Kiosk

Nazgol Ansarinia

Fragments, Particles and Mechanisms of Growth

02 Dec 2017 - 04 Feb 2018

© Nazgol Ansarinia
Nazgol Ansarinia presents the exhibition "Fragments, Particles and the Mechanisms of Growth" at
KIOSK.
Through drawings, collages, sculptures, murals and works in textile, Iranian artist Nazgol
Ansarinia draws a portrait of everyday life in her native city of Tehran, and of her own
position within that context. She grows along with a city that now counts almost 14 million
residents and whose face is rapidly changing. As capitalism’s sway over contemporary
Iranian society grows ever more pervasive, there is housing shortage, the real estate market
booms, houses make way for towering new apartment buildings and shopping malls, which
results in a vicious paradoxical cycle of construction and deconstruction.
Each individual is a link in this process of ‘growth’ and is, like the city itself, subject to
certain underlying codes and dynamics. It is the tension between her personal experience
and public, regulated life in Tehran that always surfaces in Ansarinia’s work: “I have so
many layers of memory from each corner of this city.

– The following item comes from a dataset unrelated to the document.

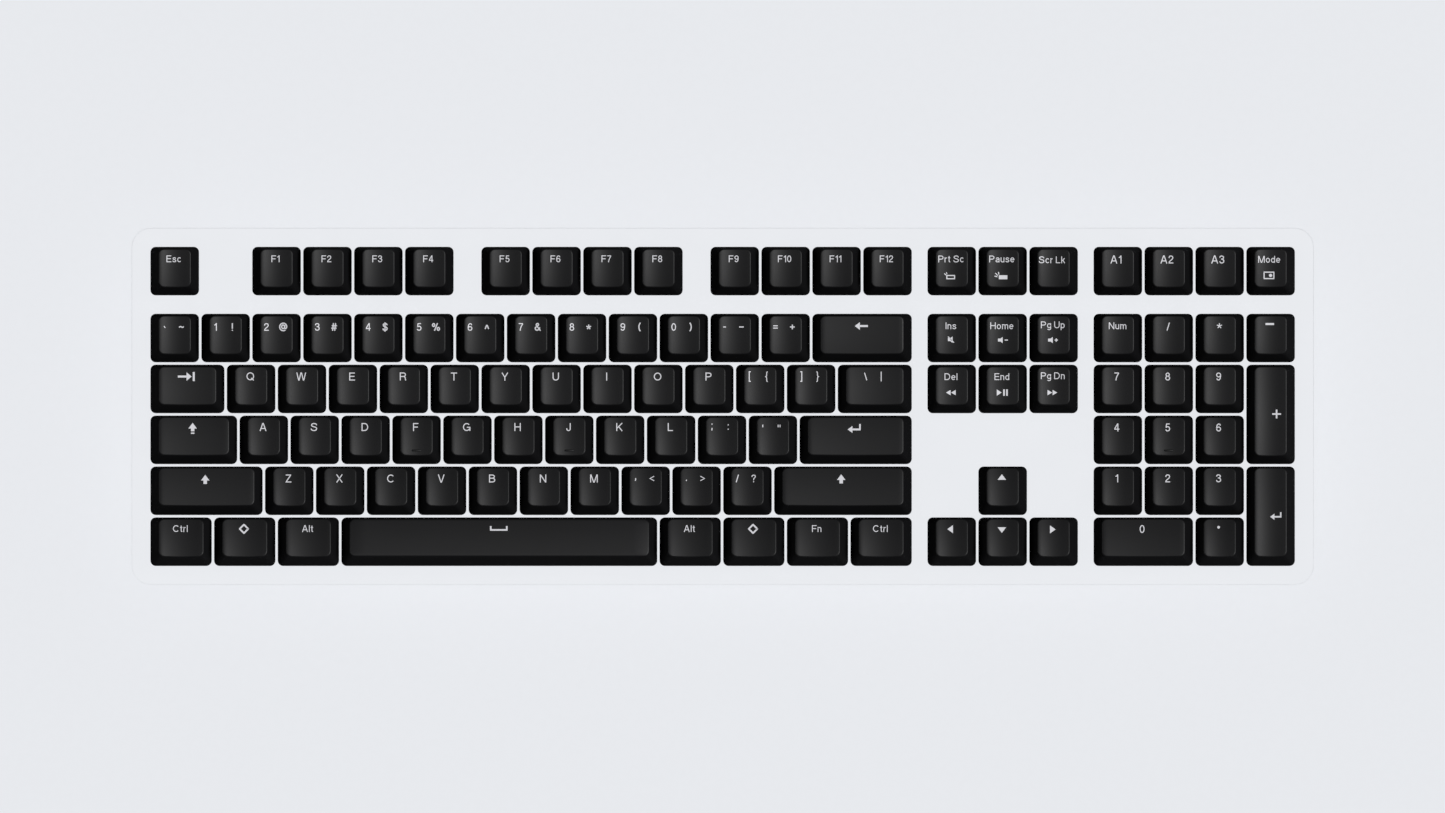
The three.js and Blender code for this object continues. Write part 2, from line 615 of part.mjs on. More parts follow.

Every part of this city is associated
with memories from different stages in my life. I think that’s what makes this fast speed of
construction so destructive in a way. It’s taking away our collective memory and individual
memory with it. Neighbourhoods are changing so fast that they are unrecognizable. You feel
lost when you can’t relate to a space.” (from “The Artist and their City”, The Guardian / Tate,
2016).
The artist turns a social system, an urban development or set of rules inside-out, dissects
and interrogates them in order to reveal a collective consciousness or feeling in their
reconstruction. In her exhibition at KIOSK, for instance, she films and analyses the
demolition of a building in Tehran and incorporates the ‘traces’ of the process as video and
sculpture. The video work "Fragment 1, Demolishing buildings, buying waste" registers how the
building was torn down with shovel and pickaxe in 16 days. It is an attempt to capture the
moment in between demolition and creation, and it illustrates the notion that for each new
building there is an equal amount of material that is being shoved aside.
The rubble that is carried away in the video is symbolically reinstated as a new building
brick at KIOSK. The rubble is laid open, sorted and reconstructed into new plaster and
ceramic sculptures. Alongside these, the artist also presents a series of collages in which she
weaves together articles on politics or economics from different Iranian newspapers into
mosaics. The connecting thread that runs through all works in the show can be summed up
with Ansarinia’s underlying thought that “I’m a deconstructionist who reconstructs the torn
apart elements that show something new about something so banal that has gone unnoticed,
so repetitive that it became part of routine life.” This is her way to get a handle on the
innumerable mechanisms of growth that currently define this city, and to give them form.